I remember it was very difficult for me to concentrate and mediate while I prayed. Even while my eyes were closed and sometimes not, my mind wandered off without any control. It is through my practice during boarding school that helped me. I have failed many times in my test of faith, I know. I was really angry with my mother. I held a grudge against my grandfather and my dad’s siblings for their ill treatment. I was short tempered and I had no patience whatsoever. But things started changing. My grandfather became ill and passed away, my uncle became silent and my aunts got busy in their lives and I felt peace in my house. To add to the joy, after several proposals my sis got married, I passed my MBA entrance and got enrolled to my choice of college in Bangalore. God blessed me once again pairing me with my life partner.

I feel immense peace and joy in my life today. That doesn’t mean that I don’t come across small issues in my life. Of course I struggle with certain issues even today. But my past has made me stronger. God has made me stronger, wiser to handle every issue in my life today.

Through each experience God made me wiser. But it was prayers and his words that comforted me through the valley of darkness. I felt many times when I was troubled he spoke to me through his words, showed me how he cared for me, blessed me, assured me with his promises, and loved me above all. Today I am enjoying the fruits of his blessings mercy and love. Every privilege I have today is because of my Lord Jesus Christ.

My life is my testimony to God. He has touched my life and it has never been the same. I have confessed all my sins to him and he has forgiven me and keeps me safe in his arms.


The Book:
The only regret I still have is that I am not able to pray and find to read and study bible regularly. Sometimes I feel that probably for everything God has set a time for, may be that’s why even after several attempts and trials I get distracted by the daily chores. But I am eager to learn bible even more. Each verse in the book is has so much depth and each time you read it, you find something new in them.
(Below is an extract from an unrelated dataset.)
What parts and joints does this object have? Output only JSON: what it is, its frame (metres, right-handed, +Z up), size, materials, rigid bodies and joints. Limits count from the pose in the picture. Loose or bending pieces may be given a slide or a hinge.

For many people it is a ritual to read few words from bible, but reading shouldn’t be treated that way. It is a book to be read, studied and mediated upon. It is food for soul. If you read it, you will understand that there’s nothing in it that can’t solve any problems in your life. It is an answer for all your issues. I once read an interesting mail about how we should treat our bible and it as follows:

 Bible vs Cellphones

1. What if we carried it around in our purses or pockets?
2. What if we turned back to go get it if we forgot it?
3. What if we flipped through it several times a day?
4. What if we used it to receive messages?
5. What if we treated it like we couldn't live without it?
6. What if we gave it to kids as gifts?
7. What if we used it as we traveled?
8. What if we used it in case of an emergency?
9. What if we upgraded it to get the latest version?


This is something to make you go, hmmm, where is my Bible? Oh, and one more thing. Unlike our cell phones, we don’t ever have to worry about our bible being disconnected because Jesus already paid the bill!
To know Christ, we need to read the bible. I felt the best gift I could give someone to display my faith was the book itself, God gave me the opportunity to send it to 2 of my non-Christian friends. I hope they read it and come to know Christ. Come, read the book, know him. I urge you to read it coz once you read it you will understand that it is one book that not only makes perfect sense but also is something that talks about practical things. That’s all I have for you.